PROBLEM
The records that follow are to be repeated without alteration.

Begin THE RECORDS

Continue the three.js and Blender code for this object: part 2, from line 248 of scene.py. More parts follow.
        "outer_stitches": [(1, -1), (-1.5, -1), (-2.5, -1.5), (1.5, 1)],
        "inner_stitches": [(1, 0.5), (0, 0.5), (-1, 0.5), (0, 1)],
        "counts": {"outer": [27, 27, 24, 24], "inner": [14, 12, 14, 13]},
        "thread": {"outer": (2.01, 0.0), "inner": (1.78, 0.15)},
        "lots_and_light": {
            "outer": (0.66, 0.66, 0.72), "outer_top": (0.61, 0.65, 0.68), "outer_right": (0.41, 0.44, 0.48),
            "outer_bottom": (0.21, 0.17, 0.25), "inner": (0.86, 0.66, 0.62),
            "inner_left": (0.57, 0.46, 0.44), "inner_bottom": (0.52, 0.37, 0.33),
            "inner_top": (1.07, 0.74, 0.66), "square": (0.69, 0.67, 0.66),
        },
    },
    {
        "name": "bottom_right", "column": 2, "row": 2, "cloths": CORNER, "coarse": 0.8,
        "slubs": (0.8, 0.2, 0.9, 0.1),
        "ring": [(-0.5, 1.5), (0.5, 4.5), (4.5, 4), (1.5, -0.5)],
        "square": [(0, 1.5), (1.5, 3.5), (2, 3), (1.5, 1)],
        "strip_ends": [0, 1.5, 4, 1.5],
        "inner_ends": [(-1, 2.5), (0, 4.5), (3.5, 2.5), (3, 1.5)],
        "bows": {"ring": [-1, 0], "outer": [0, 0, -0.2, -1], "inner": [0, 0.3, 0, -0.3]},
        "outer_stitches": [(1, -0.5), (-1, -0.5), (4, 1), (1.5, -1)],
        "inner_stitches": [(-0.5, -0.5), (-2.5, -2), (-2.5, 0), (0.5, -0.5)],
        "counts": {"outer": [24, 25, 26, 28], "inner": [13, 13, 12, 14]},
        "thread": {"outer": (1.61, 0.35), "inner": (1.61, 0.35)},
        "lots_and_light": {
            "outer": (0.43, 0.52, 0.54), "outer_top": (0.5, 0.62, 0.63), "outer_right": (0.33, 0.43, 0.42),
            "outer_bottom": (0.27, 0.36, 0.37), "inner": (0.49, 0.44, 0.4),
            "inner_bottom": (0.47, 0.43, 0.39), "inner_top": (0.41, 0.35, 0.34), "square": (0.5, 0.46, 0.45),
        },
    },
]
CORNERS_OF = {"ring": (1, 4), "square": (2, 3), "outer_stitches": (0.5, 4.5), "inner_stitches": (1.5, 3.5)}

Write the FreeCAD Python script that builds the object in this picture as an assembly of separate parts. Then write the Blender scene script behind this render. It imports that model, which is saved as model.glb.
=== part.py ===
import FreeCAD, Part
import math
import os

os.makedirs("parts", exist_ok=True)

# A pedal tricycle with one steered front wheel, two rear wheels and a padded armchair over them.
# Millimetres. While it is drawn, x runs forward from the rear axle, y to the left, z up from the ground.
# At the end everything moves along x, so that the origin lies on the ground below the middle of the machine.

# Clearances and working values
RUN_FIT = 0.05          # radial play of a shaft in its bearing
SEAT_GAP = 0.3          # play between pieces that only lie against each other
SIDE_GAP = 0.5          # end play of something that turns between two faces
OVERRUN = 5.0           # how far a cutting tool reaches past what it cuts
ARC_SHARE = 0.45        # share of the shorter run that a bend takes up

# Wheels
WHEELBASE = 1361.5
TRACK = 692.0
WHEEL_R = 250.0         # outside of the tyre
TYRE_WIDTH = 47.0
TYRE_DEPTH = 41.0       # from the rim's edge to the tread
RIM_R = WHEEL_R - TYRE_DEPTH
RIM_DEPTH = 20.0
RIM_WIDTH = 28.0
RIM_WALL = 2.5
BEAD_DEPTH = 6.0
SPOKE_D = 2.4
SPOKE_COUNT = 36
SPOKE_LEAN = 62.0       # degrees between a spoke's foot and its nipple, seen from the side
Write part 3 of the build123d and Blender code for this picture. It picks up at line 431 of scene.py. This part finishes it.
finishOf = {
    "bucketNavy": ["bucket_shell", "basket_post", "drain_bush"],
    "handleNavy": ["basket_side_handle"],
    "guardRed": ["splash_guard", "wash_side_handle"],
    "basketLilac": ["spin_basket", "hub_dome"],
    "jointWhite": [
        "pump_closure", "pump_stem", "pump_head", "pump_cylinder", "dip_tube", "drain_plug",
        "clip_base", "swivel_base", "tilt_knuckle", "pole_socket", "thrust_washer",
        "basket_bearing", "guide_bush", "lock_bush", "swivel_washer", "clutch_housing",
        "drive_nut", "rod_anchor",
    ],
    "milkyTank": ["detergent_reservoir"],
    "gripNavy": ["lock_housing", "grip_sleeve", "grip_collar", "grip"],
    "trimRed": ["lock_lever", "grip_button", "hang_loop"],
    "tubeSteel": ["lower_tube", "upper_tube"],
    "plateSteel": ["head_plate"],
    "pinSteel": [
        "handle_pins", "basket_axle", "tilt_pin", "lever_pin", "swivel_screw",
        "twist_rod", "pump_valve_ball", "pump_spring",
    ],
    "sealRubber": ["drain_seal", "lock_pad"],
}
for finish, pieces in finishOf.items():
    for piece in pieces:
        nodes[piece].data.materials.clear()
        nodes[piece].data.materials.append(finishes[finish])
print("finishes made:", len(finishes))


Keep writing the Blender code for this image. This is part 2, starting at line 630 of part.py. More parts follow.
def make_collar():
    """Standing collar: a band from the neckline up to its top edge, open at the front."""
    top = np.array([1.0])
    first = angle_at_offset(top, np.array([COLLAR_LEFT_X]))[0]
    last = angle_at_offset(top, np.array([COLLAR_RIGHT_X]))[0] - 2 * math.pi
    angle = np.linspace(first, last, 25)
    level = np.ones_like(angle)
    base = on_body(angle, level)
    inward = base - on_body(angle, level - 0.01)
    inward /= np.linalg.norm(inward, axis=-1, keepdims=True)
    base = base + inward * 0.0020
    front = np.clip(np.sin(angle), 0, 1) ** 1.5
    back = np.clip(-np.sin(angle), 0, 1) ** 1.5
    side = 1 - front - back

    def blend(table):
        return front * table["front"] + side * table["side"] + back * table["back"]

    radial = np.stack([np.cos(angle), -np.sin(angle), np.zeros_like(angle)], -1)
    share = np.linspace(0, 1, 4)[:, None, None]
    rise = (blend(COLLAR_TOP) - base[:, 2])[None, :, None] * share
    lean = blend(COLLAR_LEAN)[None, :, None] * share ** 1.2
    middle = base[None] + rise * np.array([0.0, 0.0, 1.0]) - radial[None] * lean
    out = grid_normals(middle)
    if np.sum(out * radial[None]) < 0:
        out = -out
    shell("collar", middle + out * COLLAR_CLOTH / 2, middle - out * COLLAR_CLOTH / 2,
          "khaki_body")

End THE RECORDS

RESULT OF THIS EXERCISE
Continue the three.js and Blender code for this object: part 2, from line 248 of scene.py. More parts follow.
        "outer_stitches": [(1, -1), (-1.5, -1), (-2.5, -1.5), (1.5, 1)],
        "inner_stitches": [(1, 0.5), (0, 0.5), (-1, 0.5), (0, 1)],
        "counts": {"outer": [27, 27, 24, 24], "inner": [14, 12, 14, 13]},
        "thread": {"outer": (2.01, 0.0), "inner": (1.78, 0.15)},
        "lots_and_light": {
            "outer": (0.66, 0.66, 0.72), "outer_top": (0.61, 0.65, 0.68), "outer_right": (0.41, 0.44, 0.48),
            "outer_bottom": (0.21, 0.17, 0.25), "inner": (0.86, 0.66, 0.62),
            "inner_left": (0.57, 0.46, 0.44), "inner_bottom": (0.52, 0.37, 0.33),
            "inner_top": (1.07, 0.74, 0.66), "square": (0.69, 0.67, 0.66),
        },
    },
    {
        "name": "bottom_right", "column": 2, "row": 2, "cloths": CORNER, "coarse": 0.8,
        "slubs": (0.8, 0.2, 0.9, 0.1),
        "ring": [(-0.5, 1.5), (0.5, 4.5), (4.5, 4), (1.5, -0.5)],
        "square": [(0, 1.5), (1.5, 3.5), (2, 3), (1.5, 1)],
        "strip_ends": [0, 1.5, 4, 1.5],
        "inner_ends": [(-1, 2.5), (0, 4.5), (3.5, 2.5), (3, 1.5)],
        "bows": {"ring": [-1, 0], "outer": [0, 0, -0.2, -1], "inner": [0, 0.3, 0, -0.3]},
        "outer_stitches": [(1, -0.5), (-1, -0.5), (4, 1), (1.5, -1)],
        "inner_stitches": [(-0.5, -0.5), (-2.5, -2), (-2.5, 0), (0.5, -0.5)],
        "counts": {"outer": [24, 25, 26, 28], "inner": [13, 13, 12, 14]},
        "thread": {"outer": (1.61, 0.35), "inner": (1.61, 0.35)},
        "lots_and_light": {
            "outer": (0.43, 0.52, 0.54), "outer_top": (0.5, 0.62, 0.63), "outer_right": (0.33, 0.43, 0.42),
            "outer_bottom": (0.27, 0.36, 0.37), "inner": (0.49, 0.44, 0.4),
            "inner_bottom": (0.47, 0.43, 0.39), "inner_top": (0.41, 0.35, 0.34), "square": (0.5, 0.46, 0.45),
        },
    },
]
CORNERS_OF = {"ring": (1, 4), "square": (2, 3), "outer_stitches": (0.5, 4.5), "inner_stitches": (1.5, 3.5)}

Write the FreeCAD Python script that builds the object in this picture as an assembly of separate parts. Then write the Blender scene script behind this render. It imports that model, which is saved as model.glb.
=== part.py ===
import FreeCAD, Part
import math
import os

os.makedirs("parts", exist_ok=True)

# A pedal tricycle with one steered front wheel, two rear wheels and a padded armchair over them.
# Millimetres. While it is drawn, x runs forward from the rear axle, y to the left, z up from the ground.
# At the end everything moves along x, so that the origin lies on the ground below the middle of the machine.

# Clearances and working values
RUN_FIT = 0.05          # radial play of a shaft in its bearing
SEAT_GAP = 0.3          # play between pieces that only lie against each other
SIDE_GAP = 0.5          # end play of something that turns between two faces
OVERRUN = 5.0           # how far a cutting tool reaches past what it cuts
ARC_SHARE = 0.45        # share of the shorter run that a bend takes up

# Wheels
WHEELBASE = 1361.5
TRACK = 692.0
WHEEL_R = 250.0         # outside of the tyre
TYRE_WIDTH = 47.0
TYRE_DEPTH = 41.0       # from the rim's edge to the tread
RIM_R = WHEEL_R - TYRE_DEPTH
RIM_DEPTH = 20.0
RIM_WIDTH = 28.0
RIM_WALL = 2.5
BEAD_DEPTH = 6.0
SPOKE_D = 2.4
SPOKE_COUNT = 36
SPOKE_LEAN = 62.0       # degrees between a spoke's foot and its nipple, seen from the side
Write part 3 of the build123d and Blender code for this picture. It picks up at line 431 of scene.py. This part finishes it.
finishOf = {
    "bucketNavy": ["bucket_shell", "basket_post", "drain_bush"],
    "handleNavy": ["basket_side_handle"],
    "guardRed": ["splash_guard", "wash_side_handle"],
    "basketLilac": ["spin_basket", "hub_dome"],
    "jointWhite": [
        "pump_closure", "pump_stem", "pump_head", "pump_cylinder", "dip_tube", "drain_plug",
        "clip_base", "swivel_base", "tilt_knuckle", "pole_socket", "thrust_washer",
        "basket_bearing", "guide_bush", "lock_bush", "swivel_washer", "clutch_housing",
        "drive_nut", "rod_anchor",
    ],
    "milkyTank": ["detergent_reservoir"],
    "gripNavy": ["lock_housing", "grip_sleeve", "grip_collar", "grip"],
    "trimRed": ["lock_lever", "grip_button", "hang_loop"],
    "tubeSteel": ["lower_tube", "upper_tube"],
    "plateSteel": ["head_plate"],
    "pinSteel": [
        "handle_pins", "basket_axle", "tilt_pin", "lever_pin", "swivel_screw",
        "twist_rod", "pump_valve_ball", "pump_spring",
    ],
    "sealRubber": ["drain_seal", "lock_pad"],
}
for finish, pieces in finishOf.items():
    for piece in pieces:
        nodes[piece].data.materials.clear()
        nodes[piece].data.materials.append(finishes[finish])
print("finishes made:", len(finishes))


Keep writing the Blender code for this image. This is part 2, starting at line 630 of part.py. More parts follow.
def make_collar():
    """Standing collar: a band from the neckline up to its top edge, open at the front."""
    top = np.array([1.0])
    first = angle_at_offset(top, np.array([COLLAR_LEFT_X]))[0]
    last = angle_at_offset(top, np.array([COLLAR_RIGHT_X]))[0] - 2 * math.pi
    angle = np.linspace(first, last, 25)
    level = np.ones_like(angle)
    base = on_body(angle, level)
    inward = base - on_body(angle, level - 0.01)
    inward /= np.linalg.norm(inward, axis=-1, keepdims=True)
    base = base + inward * 0.0020
    front = np.clip(np.sin(angle), 0, 1) ** 1.5
    back = np.clip(-np.sin(angle), 0, 1) ** 1.5
    side = 1 - front - back

    def blend(table):
        return front * table["front"] + side * table["side"] + back * table["back"]

    radial = np.stack([np.cos(angle), -np.sin(angle), np.zeros_like(angle)], -1)
    share = np.linspace(0, 1, 4)[:, None, None]
    rise = (blend(COLLAR_TOP) - base[:, 2])[None, :, None] * share
    lean = blend(COLLAR_LEAN)[None, :, None] * share ** 1.2
    middle = base[None] + rise * np.array([0.0, 0.0, 1.0]) - radial[None] * lean
    out = grid_normals(middle)
    if np.sum(out * radial[None]) < 0:
        out = -out
    shell("collar", middle + out * COLLAR_CLOTH / 2, middle - out * COLLAR_CLOTH / 2,
          "khaki_body")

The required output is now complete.